Other elements of the plan may involve separating out the requirements of various sorts or groups of customer, and pinpointing any gaps or niches in the market that the business could fill.

Use the plan to establish ways of identifying potential customers and the means of reaching them (advertising, direct mail, trade shows, the internet).

Examine, too, the level of customer service the business provides - retaining existing customers can be as important as winning new ones, if not more so.
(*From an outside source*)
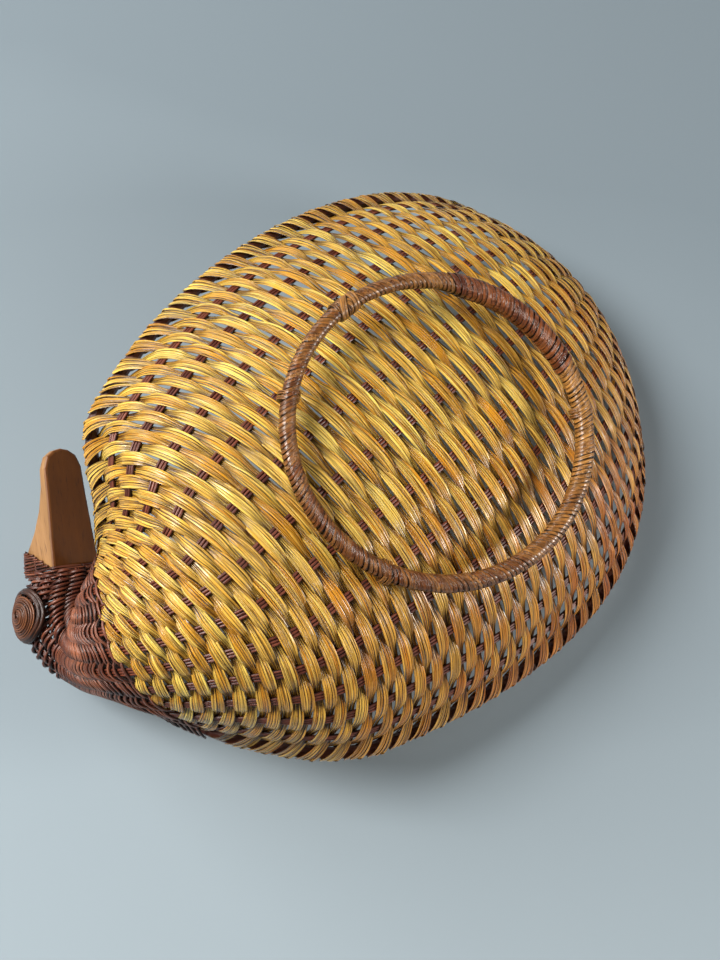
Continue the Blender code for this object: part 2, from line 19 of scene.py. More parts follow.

And investigate ways of developing a closer business relationship with those customers that provide the business with its largest profits.

A plan provides the opportunity to appraise the services or products the business is offering, comparing them to those of competitors and judging whether they are performing well or whether they need to be improved or completely overhauled.

Similarly, scrutinise pricing policy to determine whether products or services are priced competitively or whether price is secondary to other considerations such as quality or innovation.

The plan should set meaningful, realisable goals, along with the amount of time and money the business is prepared to invest in achieving those goals, and it should include a means of measuring how successful any marketing activities have been.

Most importantly of all, it is vital that any marketing plan be updated and reviewed on a regular basis.